(DATASET EXCERPT):
▼▼▼

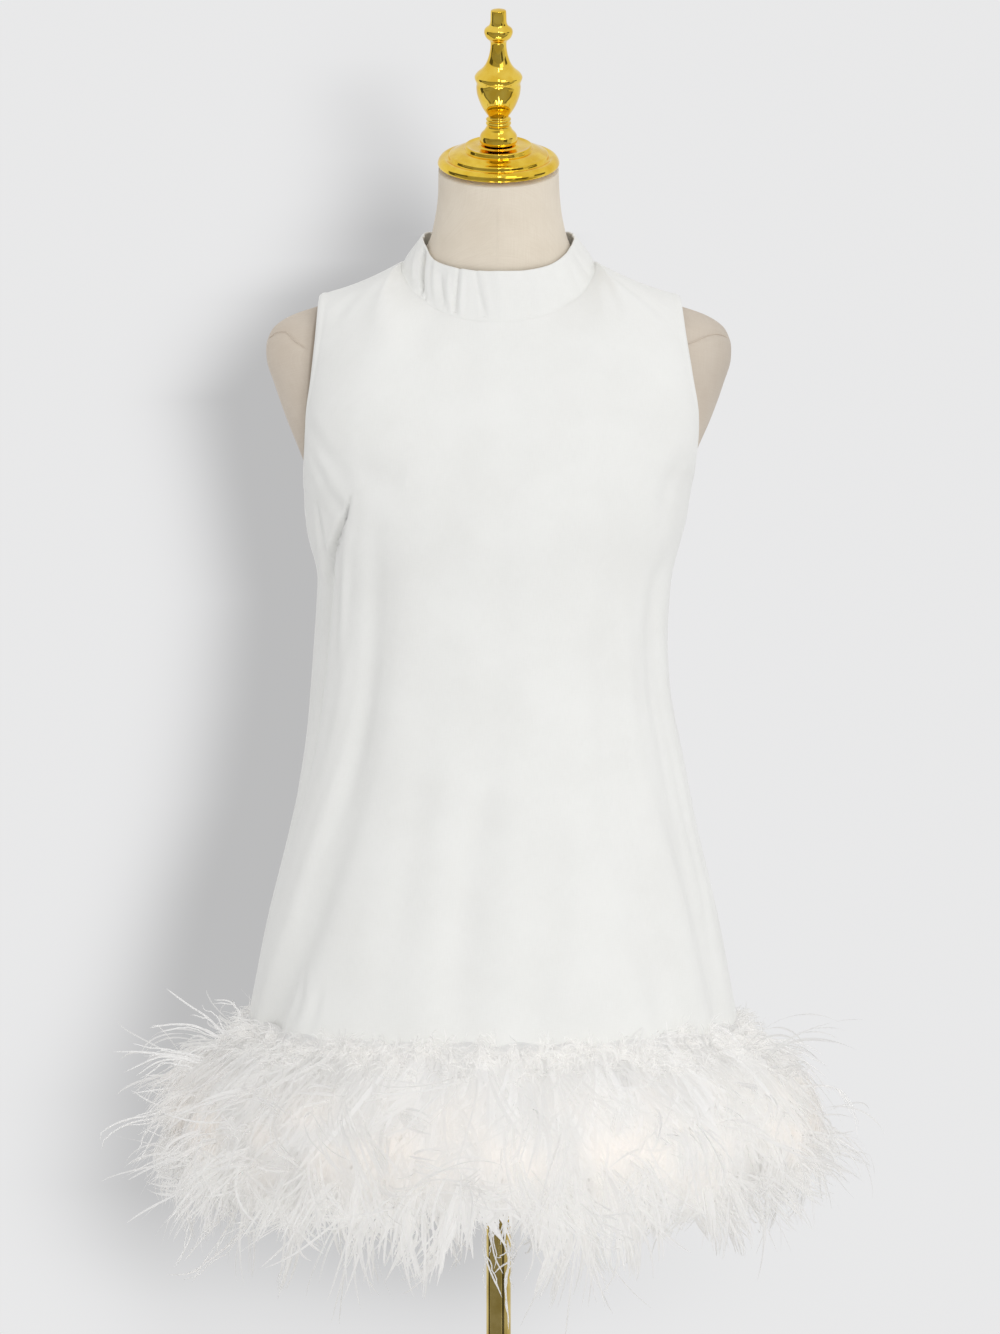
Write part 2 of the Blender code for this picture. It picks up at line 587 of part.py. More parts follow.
def main():
    for old in list(bpy.data.objects):
        bpy.data.objects.remove(old)

    crepe = material("crepe", (0.82, 0.82, 0.80), 0.62)
    crepe_back = material("crepe_back", (0.82, 0.82, 0.80), 0.62)
    crepe_back_right = material("crepe_back_right", (0.82, 0.82, 0.80), 0.62)
    collar_crepe = material("collar_crepe", (0.84, 0.84, 0.81), 0.60)
    feather = material("feather", (0.83, 0.80, 0.76), 0.80)
    linen = material("linen", (0.66, 0.58, 0.48), 0.85)
    cap_gold = material("cap_gold", (0.83, 0.58, 0.16), 0.14, 1.0)
    finial_gold = material("finial_gold", (0.83, 0.58, 0.16), 0.14, 1.0)
    pole_gold = material("pole_gold", (0.62, 0.46, 0.17), 0.25, 1.0)
    base_gold = material("base_gold", (0.66, 0.48, 0.18), 0.28, 1.0)
    slider_metal = material("slider_metal", (0.80, 0.80, 0.78), 0.35, 0.2)
    pull_metal = material("pull_metal", (0.80, 0.80, 0.78), 0.35, 0.2)

    dress_panel("dress_front", "front", -1, 1, COLUMNS, crepe)
    dress_panel("dress_back_left", "back", -1, 0, COLUMNS // 2, crepe_back)
    dress_panel("dress_back_right", "back", 0, 1, COLUMNS // 2, crepe_back_right)
    collar_band("collar_band", collar_crepe)
    feather_ring("feather_trim", feather)

    form_body("form_body", linen)
    cap = turned("neck_cap", CAP_PROFILE, 32, cap_gold)
    finial = turned("finial", FINIAL_PROFILE, 16, finial_gold)
    for piece in (cap, finial):
        piece.location = NECK_TOP
        piece.rotation_euler = (math.radians(NECK_TILT), 0, 0)
    turned("stand_base", BASE_PROFILE, 36, base_gold)
    pole = bmesh.new()
    low, high = BOSS_TOP_Z + 0.0003, FORM_BOTTOM_Z - 0.0003
    bmesh.ops.create_cone(
        pole, cap_ends=True, segments=24, radius1=POLE_RADIUS, radius2=POLE_RADIUS, depth=high - low,
        matrix=Matrix.Translation((0, 0, (low + high) / 2)),
    )
    from_bmesh("stand_pole", pole, pole_gold)

    frame = zip_frame()
    zip_slider("zip_slider", slider_metal, frame)
    zip_pull("zip_pull", pull_metal, frame)


main()
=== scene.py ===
"""Looks of a sleeveless crepe shift dress with an ostrich-feather hem, on a linen dress form with gold fittings.

Metres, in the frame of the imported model: +Z up, the front faces -Y. "Turn" is the angle round the body from centre
front, positive towards +X. Places on the front are given as pixels of the 1000 x 1334 frame where that is how they were
measured, and are carried on to the surface that they lie on; the rest is in metres.
"""

import math

import bpy
import numpy as np
from mathutils import Matrix, Vector


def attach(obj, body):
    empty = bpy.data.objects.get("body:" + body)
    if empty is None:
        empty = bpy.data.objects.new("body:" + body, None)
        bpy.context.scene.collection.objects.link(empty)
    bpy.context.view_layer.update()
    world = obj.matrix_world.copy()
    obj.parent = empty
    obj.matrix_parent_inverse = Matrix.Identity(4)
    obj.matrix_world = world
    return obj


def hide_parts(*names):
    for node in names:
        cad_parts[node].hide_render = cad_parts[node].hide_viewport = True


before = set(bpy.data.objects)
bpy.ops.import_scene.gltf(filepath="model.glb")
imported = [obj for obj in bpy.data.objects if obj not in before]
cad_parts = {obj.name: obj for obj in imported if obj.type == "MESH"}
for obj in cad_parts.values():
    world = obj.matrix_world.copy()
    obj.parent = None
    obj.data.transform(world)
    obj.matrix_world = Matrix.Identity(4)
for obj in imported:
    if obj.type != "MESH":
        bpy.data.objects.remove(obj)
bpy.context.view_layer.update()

rng = np.random.default_rng(7311)

# ---- sizes shared with the CAD model ----
HEM_Z = 0.680
ARMPIT_Z = 1.205
ARMHOLE_MID_Z, ARMHOLE_HALF_HEIGHT = 1.2842, 0.0792
ARMHOLE_REACH = {"front": 0.060, "back": 0.058}
ARMHOLE_SQUARE = 2.5
NECK_TURN = 98.0
NECK_SHARE = 0.62
NECK_TILT = 24.5
NECK_TOP = (0.0, -0.0405, 1.4653)
FORM_BOTTOM_Z = 0.760
POLE_RADIUS = 0.0103
BASE_RADIUS = 0.170
BOSS_TOP_Z = 0.046
SEAM_GAP = 0.0004
CLOTH = 0.0011  # thickness of the crepe as shown
REACH_X, REACH_Y = 0.330, 0.2735  # how far a strand may go

# z, half width left, half width right, depth to the front, depth to the back, squareness
RINGS = (
    (0.6800, 0.2215, 0.2115, 0.1640, 0.1640, 2.15),
    (0.7617, 0.2087, 0.1988, 0.1530, 0.1510, 2.15),
    (0.8464, 0.1920, 0.1826, 0.1405, 0.1350, 2.20),
    (0.9460, 0.1680, 0.1598, 0.1285, 0.1165, 2.25),
    (0.9900, 0.1585, 0.1515, 0.1235, 0.1085, 2.27),
    (1.0373, 0.1515, 0.1423, 0.1200, 0.1030, 2.30),
    (1.0788, 0.1480, 0.1399, 0.1185, 0.1000, 2.35),
    (1.1120, 0.1475, 0.1415, 0.1190, 0.1000, 2.40),
    (1.1327, 0.1485, 0.1435, 0.1205, 0.1010, 2.45),
    (1.1618, 0.1570, 0.1506, 0.1235, 0.1035, 2.50),
    (1.1850, 0.1605, 0.1570, 0.1245, 0.1050, 2.50),
    (1.2050, 0.1610, 0.1585, 0.1235, 0.1058, 2.50),
)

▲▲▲

(DO THIS):
Take the lines above and print them exactly.

(REPLY TO THE TASK):
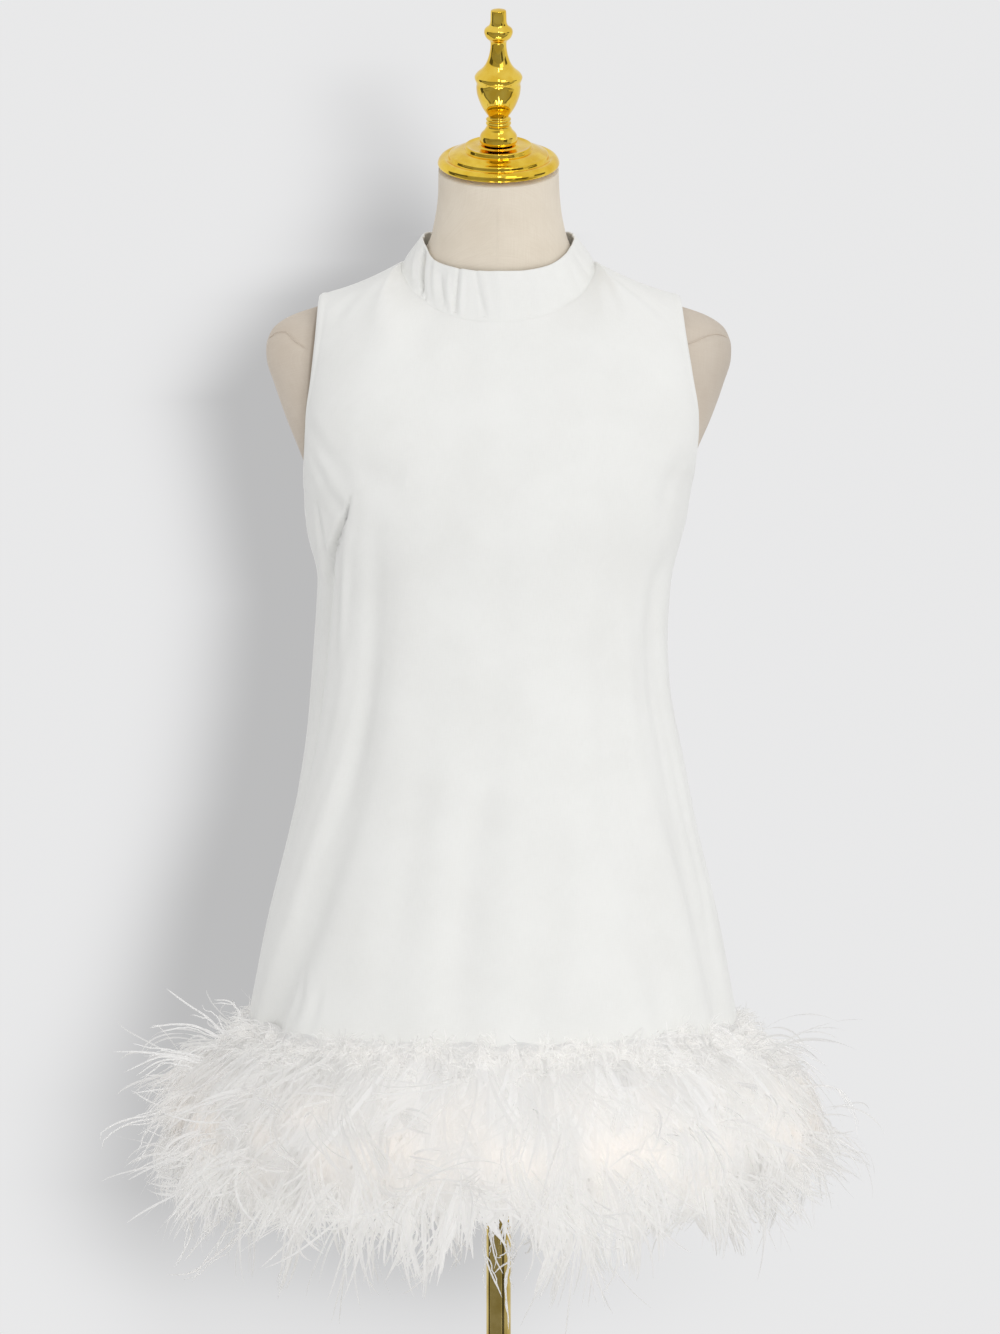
Write part 2 of the Blender code for this picture. It picks up at line 587 of part.py. More parts follow.
def main():
    for old in list(bpy.data.objects):
        bpy.data.objects.remove(old)

    crepe = material("crepe", (0.82, 0.82, 0.80), 0.62)
    crepe_back = material("crepe_back", (0.82, 0.82, 0.80), 0.62)
    crepe_back_right = material("crepe_back_right", (0.82, 0.82, 0.80), 0.62)
    collar_crepe = material("collar_crepe", (0.84, 0.84, 0.81), 0.60)
    feather = material("feather", (0.83, 0.80, 0.76), 0.80)
    linen = material("linen", (0.66, 0.58, 0.48), 0.85)
    cap_gold = material("cap_gold", (0.83, 0.58, 0.16), 0.14, 1.0)
    finial_gold = material("finial_gold", (0.83, 0.58, 0.16), 0.14, 1.0)
    pole_gold = material("pole_gold", (0.62, 0.46, 0.17), 0.25, 1.0)
    base_gold = material("base_gold", (0.66, 0.48, 0.18), 0.28, 1.0)
    slider_metal = material("slider_metal", (0.80, 0.80, 0.78), 0.35, 0.2)
    pull_metal = material("pull_metal", (0.80, 0.80, 0.78), 0.35, 0.2)

    dress_panel("dress_front", "front", -1, 1, COLUMNS, crepe)
    dress_panel("dress_back_left", "back", -1, 0, COLUMNS // 2, crepe_back)
    dress_panel("dress_back_right", "back", 0, 1, COLUMNS // 2, crepe_back_right)
    collar_band("collar_band", collar_crepe)
    feather_ring("feather_trim", feather)

    form_body("form_body", linen)
    cap = turned("neck_cap", CAP_PROFILE, 32, cap_gold)
    finial = turned("finial", FINIAL_PROFILE, 16, finial_gold)
    for piece in (cap, finial):
        piece.location = NECK_TOP
        piece.rotation_euler = (math.radians(NECK_TILT), 0, 0)
    turned("stand_base", BASE_PROFILE, 36, base_gold)
    pole = bmesh.new()
    low, high = BOSS_TOP_Z + 0.0003, FORM_BOTTOM_Z - 0.0003
    bmesh.ops.create_cone(
        pole, cap_ends=True, segments=24, radius1=POLE_RADIUS, radius2=POLE_RADIUS, depth=high - low,
        matrix=Matrix.Translation((0, 0, (low + high) / 2)),
    )
    from_bmesh("stand_pole", pole, pole_gold)

    frame = zip_frame()
    zip_slider("zip_slider", slider_metal, frame)
    zip_pull("zip_pull", pull_metal, frame)


main()
=== scene.py ===
"""Looks of a sleeveless crepe shift dress with an ostrich-feather hem, on a linen dress form with gold fittings.

Metres, in the frame of the imported model: +Z up, the front faces -Y. "Turn" is the angle round the body from centre
front, positive towards +X. Places on the front are given as pixels of the 1000 x 1334 frame where that is how they were
measured, and are carried on to the surface that they lie on; the rest is in metres.
"""

import math

import bpy
import numpy as np
from mathutils import Matrix, Vector


def attach(obj, body):
    empty = bpy.data.objects.get("body:" + body)
    if empty is None:
        empty = bpy.data.objects.new("body:" + body, None)
        bpy.context.scene.collection.objects.link(empty)
    bpy.context.view_layer.update()
    world = obj.matrix_world.copy()
    obj.parent = empty
    obj.matrix_parent_inverse = Matrix.Identity(4)
    obj.matrix_world = world
    return obj


def hide_parts(*names):
    for node in names:
        cad_parts[node].hide_render = cad_parts[node].hide_viewport = True


before = set(bpy.data.objects)
bpy.ops.import_scene.gltf(filepath="model.glb")
imported = [obj for obj in bpy.data.objects if obj not in before]
cad_parts = {obj.name: obj for obj in imported if obj.type == "MESH"}
for obj in cad_parts.values():
    world = obj.matrix_world.copy()
    obj.parent = None
    obj.data.transform(world)
    obj.matrix_world = Matrix.Identity(4)
for obj in imported:
    if obj.type != "MESH":
        bpy.data.objects.remove(obj)
bpy.context.view_layer.update()

rng = np.random.default_rng(7311)

# ---- sizes shared with the CAD model ----
HEM_Z = 0.680
ARMPIT_Z = 1.205
ARMHOLE_MID_Z, ARMHOLE_HALF_HEIGHT = 1.2842, 0.0792
ARMHOLE_REACH = {"front": 0.060, "back": 0.058}
ARMHOLE_SQUARE = 2.5
NECK_TURN = 98.0
NECK_SHARE = 0.62
NECK_TILT = 24.5
NECK_TOP = (0.0, -0.0405, 1.4653)
FORM_BOTTOM_Z = 0.760
POLE_RADIUS = 0.0103
BASE_RADIUS = 0.170
BOSS_TOP_Z = 0.046
SEAM_GAP = 0.0004
CLOTH = 0.0011  # thickness of the crepe as shown
REACH_X, REACH_Y = 0.330, 0.2735  # how far a strand may go

# z, half width left, half width right, depth to the front, depth to the back, squareness
RINGS = (
    (0.6800, 0.2215, 0.2115, 0.1640, 0.1640, 2.15),
    (0.7617, 0.2087, 0.1988, 0.1530, 0.1510, 2.15),
    (0.8464, 0.1920, 0.1826, 0.1405, 0.1350, 2.20),
    (0.9460, 0.1680, 0.1598, 0.1285, 0.1165, 2.25),
    (0.9900, 0.1585, 0.1515, 0.1235, 0.1085, 2.27),
    (1.0373, 0.1515, 0.1423, 0.1200, 0.1030, 2.30),
    (1.0788, 0.1480, 0.1399, 0.1185, 0.1000, 2.35),
    (1.1120, 0.1475, 0.1415, 0.1190, 0.1000, 2.40),
    (1.1327, 0.1485, 0.1435, 0.1205, 0.1010, 2.45),
    (1.1618, 0.1570, 0.1506, 0.1235, 0.1035, 2.50),
    (1.1850, 0.1605, 0.1570, 0.1245, 0.1050, 2.50),
    (1.2050, 0.1610, 0.1585, 0.1235, 0.1058, 2.50),
)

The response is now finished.